[Recorded data]

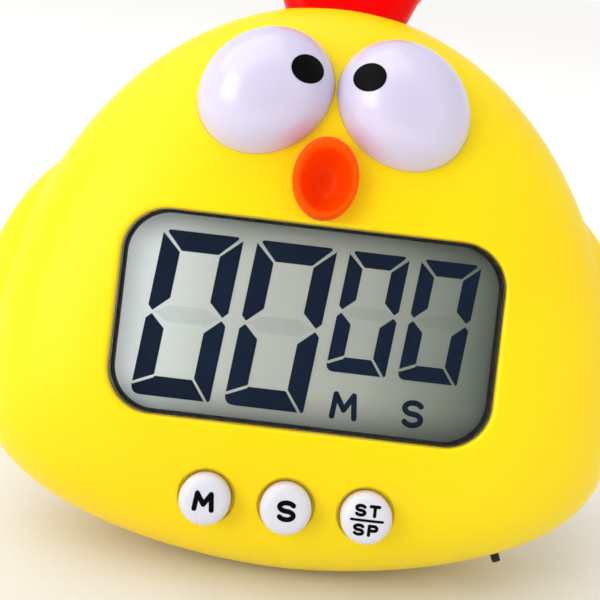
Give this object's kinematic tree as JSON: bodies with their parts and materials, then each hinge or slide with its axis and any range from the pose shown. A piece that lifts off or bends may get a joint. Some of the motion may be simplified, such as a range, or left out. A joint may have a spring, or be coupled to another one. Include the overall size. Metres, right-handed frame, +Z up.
{
  "type": "digital kitchen timer",
  "caption": "Chick-shaped digital countdown timer with a wide liquid crystal screen, push buttons, a back battery bay, magnets and a fold-out stand.",
  "frame": {"origin": "middle of the small flat under the rear shell that the timer stands on", "axes": "+Z up from the surface it stands on, the face looks towards -Y and 20 degrees up, +X is to the right of somebody reading the screen"},
  "size_m": [0.0896, 0.0431, 0.0852],
  "materials": {
    "yellow_shell": "moulded ABS, satin gloss",
    "red_comb": "moulded ABS, gloss",
    "white_eye": "moulded ABS, high gloss",
    "orange_beak": "moulded ABS, gloss",
    "clear_lens": "polished clear acrylic",
    "black_gasket": "black foam ring, matt",
    "lcd_glass": "glass with a grey polariser",
    "lcd_reflector": "reflective film",
    "white_holder": "moulded, matt",
    "zebra_rubber": "layered silicone strip",
    "board_laminate": "green solder mask",
    "black_epoxy": "cast epoxy",
    "bright_steel": "nickel-plated steel",
    "capacitor_sleeve": "shrink sleeve",
    "white_button": "moulded ABS, satin gloss",
    "black_switch": "moulded, matt",
    "red_stem": "moulded, matt",
    "brass_disc": "rolled sheet",
    "buzzer_ceramic": "fired, silvered",
    "black_knob": "moulded, matt",
    "cell_sleeve": "printed sleeve over a steel can",
    "magnet": "sintered ferrite, ground",
    "red_wire": "PVC sleeve",
    "black_wire": "PVC sleeve"
  },
  "bodies": {
    "timer": {"front_shell": "yellow_shell", "rear_shell": "yellow_shell", "comb": "red_comb", "eye_left": "white_eye", "eye_right": "white_eye", "beak": "orange_beak", "screen_lens": "clear_lens", "screen_gasket": "black_gasket", "lcd_front_glass": "lcd_glass", "lcd_rear_glass": "lcd_glass", "lcd_reflector": "lcd_reflector", "lcd_holder": "white_holder", "zebra_strip": "zebra_rubber", "circuit_board": "board_laminate", "chip_blob": "black_epoxy", "quartz_crystal": "bright_steel", "capacitor": "capacitor_sleeve", "minute_switch_base": "black_switch", "second_switch_base": "black_switch", "start_stop_switch_base": "black_switch", "buzzer_disc": "brass_disc", "buzzer_ceramic": "buzzer_ceramic", "slide_switch_frame": "bright_steel", "battery_cell": "cell_sleeve", "battery_spring": "bright_steel", "battery_contact": "bright_steel", "magnet_left": "magnet", "magnet_right": "magnet", "battery_wire_red": "red_wire", "buzzer_wire_red": "red_wire", "battery_wire_black": "black_wire", "buzzer_wire_black": "black_wire", "case_screw_1": "bright_steel", "board_screw_1": "bright_steel", "case_screw_2": "bright_steel", "board_screw_2": "bright_steel", "case_screw_3": "bright_steel", "board_screw_3": "bright_steel", "case_screw_4": "bright_steel", "board_screw_4": "bright_steel"},
    "minute_button": {"minute_button": "white_button", "minute_switch_stem": "red_stem"},
    "second_button": {"second_button": "white_button", "second_switch_stem": "red_stem"},
    "start_stop_button": {"start_stop_button": "white_button", "start_stop_switch_stem": "red_stem"},
    "slide_switch": {"slide_switch_knob": "black_knob"},
    "stand": {"stand": "yellow_shell"},
    "battery_door": {"battery_door": "yellow_shell"}
  },
  "joints": [
    {"name": "minute_press", "type": "slide", "parent": "timer", "child": "minute_button", "axis": [0, 0.9397, -0.342], "range_m": [0, 0.0006], "stiffness_N_per_m": 800, "springref_m": -0.0002},
    {"name": "second_press", "type": "slide", "parent": "timer", "child": "second_button", "axis": [0, 0.9397, -0.342], "range_m": [0, 0.0006], "stiffness_N_per_m": 800, "springref_m": -0.0002},
    {"name": "start_stop_press", "type": "slide", "parent": "timer", "child": "start_stop_button", "axis": [0, 0.9397, -0.342], "range_m": [0, 0.0006], "stiffness_N_per_m": 800, "springref_m": -0.0002},
    {"name": "mode_slide", "type": "slide", "parent": "timer", "child": "slide_switch", "axis": [-0.9244, -0.1304, -0.3584], "range_m": [0, 0.002]},
    {"name": "stand_hinge", "type": "hinge", "parent": "timer", "child": "stand", "pos_m": [0, 0.0157, 0.03405], "axis": [1, 0, 0], "range_deg": [-28, 0]},
    {"name": "battery_door_hinge", "type": "hinge", "parent": "timer", "child": "battery_door", "pos_m": [0, 0.01962, 0.04087], "axis": [-1, 0, 0], "range_deg": [0, 60]}
  ]
}
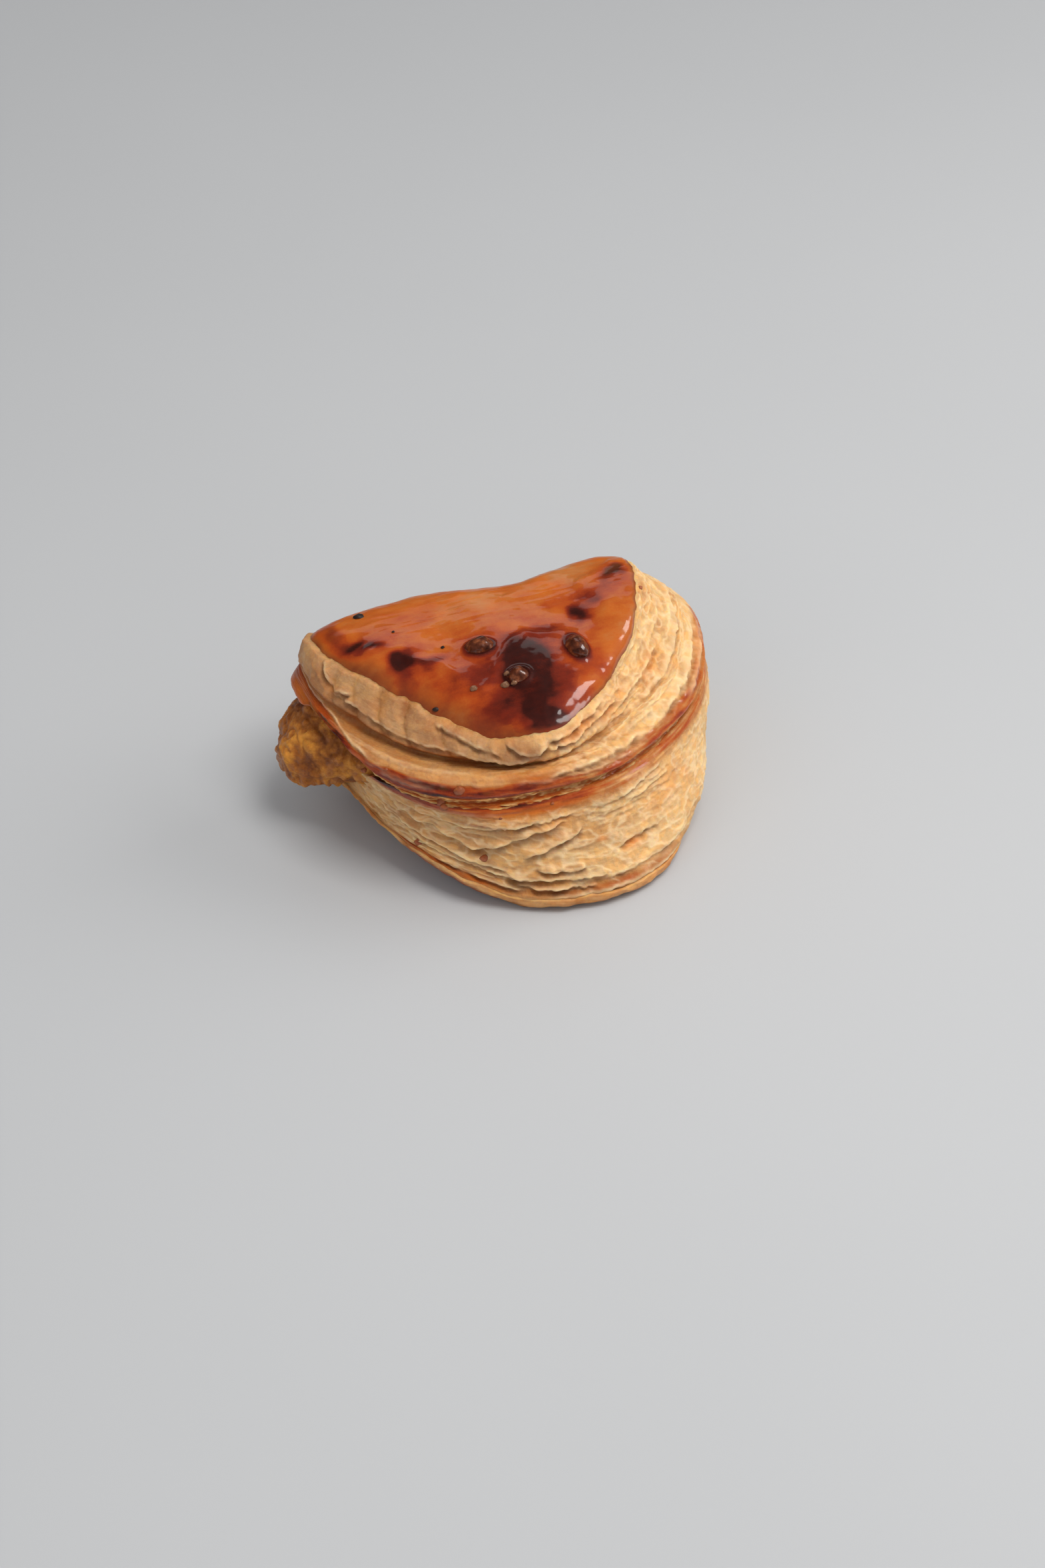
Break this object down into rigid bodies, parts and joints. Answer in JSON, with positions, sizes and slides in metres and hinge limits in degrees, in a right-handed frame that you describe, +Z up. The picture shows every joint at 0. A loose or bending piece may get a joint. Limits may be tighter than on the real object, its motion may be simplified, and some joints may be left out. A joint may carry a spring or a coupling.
{
  "type": "turnover pastry",
  "caption": "Half-moon puff pastry turnover with a glazed domed top, flaky cut edges, a browned seam, and filling running out of its open end.",
  "frame": {"origin": "middle of the footprint's bounding box, on the surface it lies on", "axes": "+X along the straight fold, away from the open end; +Y from the curved cut edge to the fold; +Z up through the glazed dome"},
  "size_m": [0.1181, 0.0833, 0.0547],
  "materials": {
    "pastry": "flaky baked pastry, pale gold on the cut edges and brown at the seam",
    "glaze": "glossy baked egg and sugar glaze, amber with burnt spots",
    "filling": "moist baked filling, yellow brown",
    "nut": "roasted and glazed",
    "seed": "dry",
    "crumb": "dry, chopped"
  },
  "bodies": {
    "root": {"pastry": "pastry", "filling": "filling", "nut_left": "nut", "nut_right": "nut", "nut_front": "nut"}
  },
  "joints": []
}
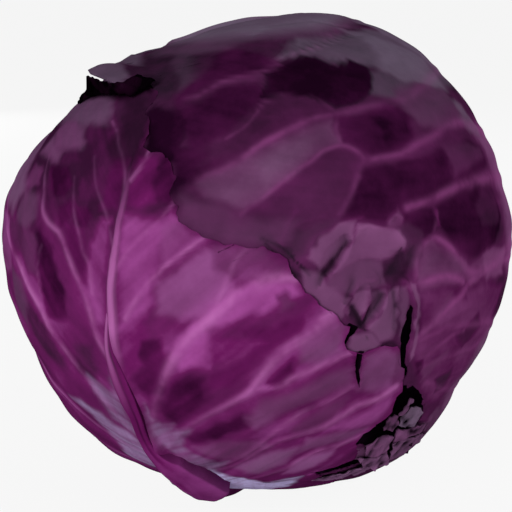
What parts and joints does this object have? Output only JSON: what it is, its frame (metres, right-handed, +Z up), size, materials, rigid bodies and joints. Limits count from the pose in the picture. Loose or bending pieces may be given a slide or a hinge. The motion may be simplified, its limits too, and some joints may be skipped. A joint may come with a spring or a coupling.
{
  "type": "red cabbage head",
  "caption": "A round head of red cabbage with ribbed wrapper leaves folded over a tight inner head, standing on its cut stalk.",
  "frame": {"origin": "on the surface that the head stands on, at the middle of the cut face of the stalk", "axes": "+Z up through the crown, -Y towards the front, where the outermost leaf's margin runs, +X to the right seen from the front"},
  "size_m": [0.1723, 0.1718, 0.1643],
  "materials": {
    "outer_leaf": null,
    "dark_leaf": null,
    "inner_leaf": null,
    "stalk": null
  },
  "bodies": {
    "root": {"leaf_front": "outer_leaf", "leaf_right": "dark_leaf", "leaf_back": "outer_leaf", "leaf_under_front": "inner_leaf", "leaf_under_back": "inner_leaf", "inner_head": "inner_leaf", "stem": "stalk"}
  },
  "joints": []
}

▶ Task brief: From the entries above, copy out every line where the string "bending" appears.

▶ Written answer:
Break this object down into rigid bodies, parts and joints. Answer in JSON, with positions, sizes and slides in metres and hinge limits in degrees, in a right-handed frame that you describe, +Z up. The picture shows every joint at 0. A loose or bending piece may get a joint. Limits may be tighter than on the real object, its motion may be simplified, and some joints may be left out. A joint may carry a spring or a coupling.
What parts and joints does this object have? Output only JSON: what it is, its frame (metres, right-handed, +Z up), size, materials, rigid bodies and joints. Limits count from the pose in the picture. Loose or bending pieces may be given a slide or a hinge. The motion may be simplified, its limits too, and some joints may be skipped. A joint may come with a spring or a coupling.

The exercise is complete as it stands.